-- DATA --
——————————
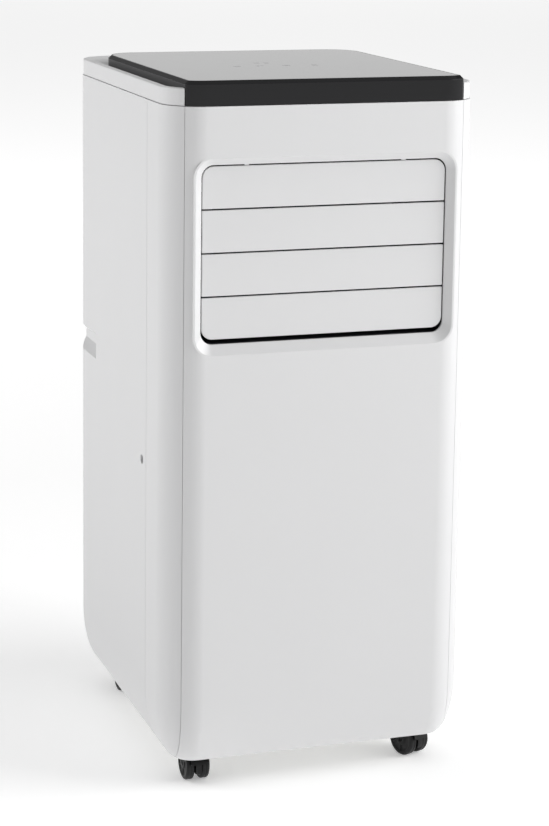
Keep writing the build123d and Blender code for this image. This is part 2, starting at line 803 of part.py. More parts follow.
def drain_plug(at, seat_y, head_y):
    """A rubber stopper for a drain spout."""
    x, z = at
    part = rod_y(seat_y - 12, seat_y + 1, x, z, drain_r - shaft_clear)
    return part + rod_y(seat_y + 0.1, head_y, x, z, plug_head_r)


def cable_gland():
    """The grommet where the mains cable enters."""
    x, z = gland_at
    part = rod_y(half_d - wall - 6, half_d - 0.4, x, z, gland_r)
    part = part + rod_y(half_d - wall - 3, half_d - wall, x, z, gland_r + 3)
    return part & shell_form(0.1, seam_z)


def casing_screws():
    """The screws that hold the casings together."""
    group = []
    for side in (-1, 1):
        y, z = side_screw
        span = sorted((side * (half_w - 4), side * (half_w - 6.5)))
        shank = sorted((side * (half_w - 6.5), side * (half_w - 18)))
        group.append(rod_x(span[0], span[1], y, z, screw_r) + rod_x(shank[0], shank[1], y, z, shank_r))
    for x, z in rear_screws:
        head = rod_y(half_d - 6.5, half_d - 4, x, z, screw_r)
        group.append(head + rod_y(half_d - 18, half_d - 6.5, x, z, shank_r))
    return Compound(children=group)


def electrical_box():
    """The control box behind the outlet duct."""
    part = block(34, 140, duct_back, duct_back + 90, 560, 650)
    return part - block(36, 138, duct_back + 2, duct_back + 88, 562, 648)


def run_capacitor():
    """The compressor's run capacitor."""
    return fillet(rod_z(540, 616, -40, duct_back + 20, 20).edges().group_by(Axis.Z)[-1], 3)


# ---------------------------------------------------------------- casters

CASTERS = {
    "front_left": (-stem_x, -stem_y, 0.0),
    "front_right": (stem_x, -stem_y, front_right_turn),
    "rear_left": (-stem_x, stem_y, 0.0),
    "rear_right": (stem_x, stem_y, rear_right_turn),
}


def caster_fork():
    """The hood, web, axle seat and stem of one caster, about its own stem."""
    hood_r = wheel_r + hood_gap + hood_thick
    hood = rod_x(-hood_half, hood_half, -trail, wheel_r, hood_r)
    hood = hood - rod_x(-hood_half - 1, hood_half + 1, -trail, wheel_r, wheel_r + hood_gap)
    hood = hood & block(-20, 20, -40, 40, wheel_r + 3, 60)
    web = rod_x(-wheel_inner + 0.5, wheel_inner - 0.5, -trail, wheel_r, wheel_r + 1)
    web = web & block(-20, 20, -40, 40, wheel_r - 7, 60)
    top = wheel_r + hood_r
    part = hood + web + rod_z(wheel_r + 8, top + 0.5, 0, 0, wheel_inner - 0.6)
    part = part + rod_z(top - 3, pan_z + 17, 0, 0, stem_r)
    return part - rod_x(-5, 5, -trail, wheel_r, axle_r + shaft_clear)


def caster_wheels():
    """Two wheels on one axle."""
    part = rod_x(-wheel_half + 2, wheel_half - 2, -trail, wheel_r, axle_r)
    for side in (-1, 1):
        x0, x1 = sorted((side * wheel_inner, side * wheel_half))
        wheel = rod_x(x0, x1, -trail, wheel_r, wheel_r)
        wheel = fillet(wheel.edges().filter_by(GeomType.CIRCLE), 2.0)
        part = part + wheel
    return part


def place_caster(part, where):
    """Moves a caster part from its own stem to its corner."""
    x, y, turn = where
    return Pos(x, y, 0) * Rot(0, 0, turn) * part


# ---------------------------------------------------------------- assembly

def build():
    """Makes every sub-part."""
    keep("front_panel", front_panel())
    keep("front_casing", front_casing())
    keep("rear_casing", rear_casing())
    keep("top_cover", top_cover())
    keep("base_pan", base_pan())
    keep("control_housing", control_housing())
    keep("touch_glass", touch_glass())
    keep("control_board", control_board())
    for i in range(louvre_count):
        keep(f"louvre_{i + 1}", louvre(i))
    keep("louvre_link", louvre_link())
    keep("swing_motor", swing_motor())
    keep("swing_crank", swing_crank())
    keep("outlet_duct", outlet_duct())
    for i in range(vane_count):
        keep(f"vane_{i + 1}", vane(i))
    keep("vane_link", vane_link())
    for name, axis, r, wheel_size, span, inlet, top in (
        ("upper", upper_axis, upper_volute_r, upper_wheel_r, upper_volute_y, upper_inlet_r,
         outlet_bottom - duct_wall),
        ("lower", lower_axis, lower_volute_r, lower_wheel_r, lower_volute_y, lower_inlet_r, deck_z),
    ):
        keep(f"{name}_fan_housing", volute(axis, r, span, inlet, top))
        keep(f"{name}_fan_wheel", fan_wheel(axis, wheel_size, span, 6))
        keep(f"{name}_fan_motor", fan_motor(axis, span[0]))
        keep(f"{name}_fan_shaft", fan_shaft(axis, span[0], span[0] + 6))
    keep("evaporator_coil", coil(evaporator_z))
    keep("condenser_coil", coil(condenser_z))
    keep("compressor", compressor())
    keep("compressor_mounts", compressor_mounts())
    keep("accumulator", accumulator())
    keep("suction_pipe", suction_pipe())
    keep("discharge_pipe", discharge_pipe())
    keep("liquid_line", liquid_line())
    keep("mid_deck", mid_deck())
    keep("drip_tray", drip_tray())
    keep("exhaust_duct", exhaust_duct())
    keep("exhaust_collar", exhaust_collar())
    keep("upper_intake_grille", upper_grille())
    keep("lower_intake_grille", grille(lower_grille_z))
    keep("air_filter", air_filter())
    keep("tray_drain_plug", drain_plug(tray_drain, half_d - wall, half_d - 0.1))
    keep("pan_drain_plug", drain_plug(pan_drain, half_d - pan_inset + 3.5, half_d - 4.5))
    keep("cable_gland", cable_gland())
    keep("casing_screws", casing_screws())
    keep("electrical_box", electrical_box())
    keep("run_capacitor", run_capacitor())
    for name, where in CASTERS.items():
        keep(f"caster_fork_{name}", place_caster(caster_fork(), where))
        keep(f"caster_wheels_{name}", place_caster(caster_wheels(), where))


build()
os.makedirs("parts", exist_ok=True)
for node, part in DONE.items():
    export_step(part, f"parts/{node}.step")
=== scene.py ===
import json
from math import atan2, cos, pi, radians, sin, tau

import bmesh
import bpy
from bpy.props import FloatProperty, FloatVectorProperty, IntProperty, PointerProperty
from bpy.types import Operator, Panel, PropertyGroup
from mathutils import Matrix, Vector


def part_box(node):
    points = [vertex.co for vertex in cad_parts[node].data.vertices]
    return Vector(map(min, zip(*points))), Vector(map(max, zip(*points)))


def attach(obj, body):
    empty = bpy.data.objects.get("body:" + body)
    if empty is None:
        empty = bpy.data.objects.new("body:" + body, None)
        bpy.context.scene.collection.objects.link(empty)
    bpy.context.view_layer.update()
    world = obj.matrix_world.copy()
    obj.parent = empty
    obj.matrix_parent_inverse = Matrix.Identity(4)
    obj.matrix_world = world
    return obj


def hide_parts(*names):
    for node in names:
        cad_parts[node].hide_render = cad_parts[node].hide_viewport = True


bl_info = {
    "name": "Portable air conditioner",
    "version": (1, 0, 0),
    "blender": (4, 5, 0),
    "location": "3D View > Sidebar > Air conditioner",
    "description": "Builds the visible pieces and finishes of a portable air conditioner around its frame",
    "category": "Add Mesh",
}

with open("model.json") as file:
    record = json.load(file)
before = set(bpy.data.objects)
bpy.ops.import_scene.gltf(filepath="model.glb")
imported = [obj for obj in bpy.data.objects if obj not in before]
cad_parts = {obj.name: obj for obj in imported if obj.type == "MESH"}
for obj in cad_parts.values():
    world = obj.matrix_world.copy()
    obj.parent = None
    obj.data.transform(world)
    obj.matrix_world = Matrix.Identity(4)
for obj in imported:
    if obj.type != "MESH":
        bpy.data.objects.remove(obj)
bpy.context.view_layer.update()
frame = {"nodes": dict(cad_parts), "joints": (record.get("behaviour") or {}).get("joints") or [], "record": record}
MM = 0.001
X, Y, Z = Vector((1, 0, 0)), Vector((0, 1, 0)), Vector((0, 0, 1))

MOTION = {joint["name"]: joint for joint in frame["joints"]}
LOUVRES = sorted(name for name in frame["nodes"] if name.startswith("louvre_") and name[-1].isdigit())
CORNERS = ("front_left", "front_right", "rear_left", "rear_right")

# Places on the unit, in millimetres
SIDE_SCREW = (-91.4, 319.0)
REAR_SCREW_X = 128.0
REAR_SCREW_Z = (664.0, 448.0, 282.0)
TOUCH_KEYS = ((-48, -44), (-24, -44), (4, -44), (34, -44))
DIGITS_X = (-17, -7)
DIGITS_Y = -13
LOUVRE_THICK = 3.0
LOUVRE_PIN_R = 2.0
CRANK_X = 127.8         # inner face of the louvres' cranks
CRANK_THROW = 10.0
COIL_HALF = 118.0
TUBE_PITCH = 24.0
TUBE_OUT = 7.0
BEND_X = 118.5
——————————
Of the lines in the listing, how many hold the word "json"? Nothing but the number is needed.

3